As a reporter, Tyrnauer is something of a polymath: He's written memorable, illuminating articles on subjects including green technology, Martha Stewart, monastery design, and Robert Evans. Though he doesn't consciously seek to write stories about sexuality, he's drawn to writing about relationships, and, he adds coyly, "sometimes you have to tease things out." Occasionally, he meets a subject whose secrets can't be touched: His 1998 profile of Merv Griffin took the closeted titan's "romance" with Eva Gabor at face value, but Tyrnauer didn't sweat the compromise. Of the "permanent bachelor" type, Tyrnauer says, "These people grew up in a different generation. This is how they conducted their lives. It's a lot to ask of people who lived in that space and did not move out of it to completely conform to the current standards. Whether it's psychologically healthy or not, that's a different question."

"Ironically," he says, one eyebrow raised, "Merv Griffin is the one who told me that Siegfried and Roy had been married" -- a rumor they denied in the classic profile Tyrnauer wrote of them in 1999. "That was the first story where I was able to get a grip on people who were reluctant, to get in there and break some ground. In terms of homosexuality, their relationship, they were in this bizarre space, living in their own myth. According to them, a lot of their appeal was that people thought of them as mystical buddies, best friends. You know: Siegfried and Roy! They thought it needed no further explanation."

By and large, though, Tyrnauer meets his subjects with no agenda. Both as a filmmaker and as a writer, he seeks to emulate the technique of the Maysles brothers, who directed Grey Gardens, among many other documentaries. "You let the subjects talk and tell their stories, and if they reach out to you, that's OK," he says, "but you don't try to make things happen." (Fellini is another of Tyrnauer's influences: Elements of The Last Emperor resemble scenes in Roma and 8 1/2, and portions of Nino Rota's score for Amarcord are repurposed here, to poignant and amusing effect.)

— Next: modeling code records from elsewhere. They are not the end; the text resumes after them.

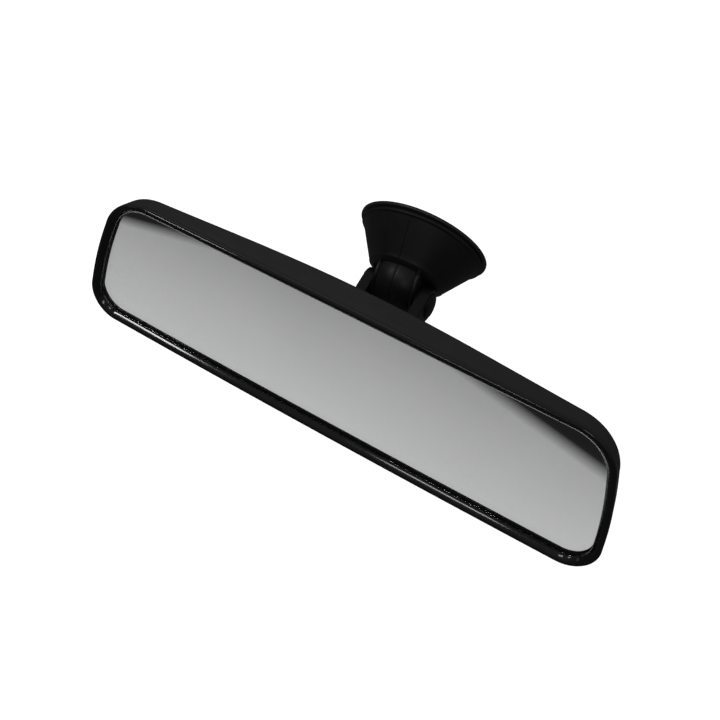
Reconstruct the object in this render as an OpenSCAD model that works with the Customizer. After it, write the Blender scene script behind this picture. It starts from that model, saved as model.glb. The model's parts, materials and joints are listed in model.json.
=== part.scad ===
// Interior rearview mirror on a suction-cup mount.
// Row frame: origin at the centre of the cup's lip face, +X along the mirror, +Z up,
// the glass faces -Y and the windscreen is on the +Y side.

/* [Head] */
// Width of the head across its bottom corners, before rounding
head_w = 245; // [225:1:265]
// Width of the head across its top corners, before rounding
head_top_w = 213.7; // [200:0.5:230]
// Height of the head
head_h = 63.6; // [58:0.2:72]
// Radius of the two top corners
top_r = 21.1; // [16:0.1:26]
// Radius of the two bottom corners
bottom_r = 13.1; // [9:0.1:18]
// Depth of the housing at mid width, rim to crease
crease_mid = 17; // [14:0.5:20]
// Depth of the housing at its ends, rim to crease
crease_end = 8.8; // [8.6:0.1:10]
// Depth of the domed back at the ball collar
back_y = 24.5; // [22:0.5:26]
// Wall thickness of the housing
wall = 1.5; // [1.4:0.1:1.6]
// Depth of the joint line between rim and housing
part_y = 2.2; // [1.8:0.1:3]

/* [Rim and glass] */
// Width of the flat front of the rim, from the outer edge
rim_flat = 1.8; // [1.6:0.1:2.2]
// Width and depth of the chamfer inside the rim
chamfer = 1.9; // [1.8:0.1:2.3]
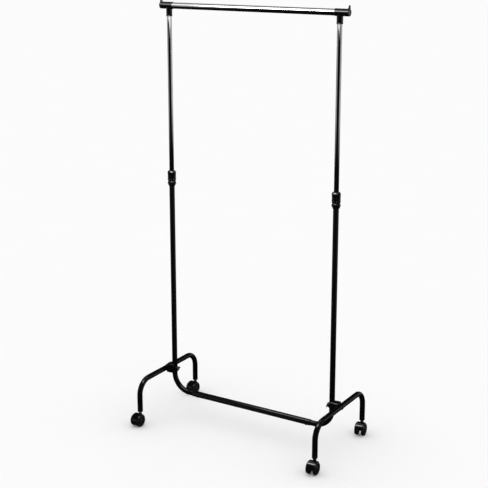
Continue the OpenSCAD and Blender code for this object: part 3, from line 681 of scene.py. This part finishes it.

Tyrnauer's refreshingly old-fashioned reporting technique is nourished by what seems to be a carefully guarded sense of himself as, if not an outsider, then always one banquette away from being truly in the room. "You're entering people's lives, and their lives are not yours," he says. "Unless you're some sort of society journalist or a titled person who wants to work, you're in the position of being an interloper -- I'm talking about the Vanity Fair world -- and you see a lot and experience a lot, and you have to be comfortable with leaving. I love that. I love coming and going."

This helps account for his extraordinary talent for depicting influential people in the twilight of their careers, which reaches its fullest expression so far in Valentino: The Last Emperor. Among the film's riches is its astringent portrayal of the rapidly changing business of fashion. During the two years Tyrnauer spent making the documentary, Valentino's company was taken over by investors who, as the film depicts, have no interest in anything but the bottom line. The seamstresses in Valentino's studio, who stitch every garment entirely by hand, are practicing an art that "will not happen much longer," Tyrnauer says. "It will go away. It's certainly the last link to la dolce vita. It can be there for 50 years, but it's ephemeral, and when it goes, it goes in a minute."

On our way out of the restaurant, at the coat-check booth, Tyrnauer approaches John Fairchild and says, "Matt Tyrnauer. Good to see you." Shaking hands, Fairchild's expression is affable and inscrutable, a practiced but awkward social grace that could be read as anything from recognition to indulgence. Neither man seems much invested in the gesture, but both seem satisfied by having gone through the motion, and the gilt and mirrored dining room is almost empty as Tyrnauer walks, umbrella-less, into a light afternoon rain.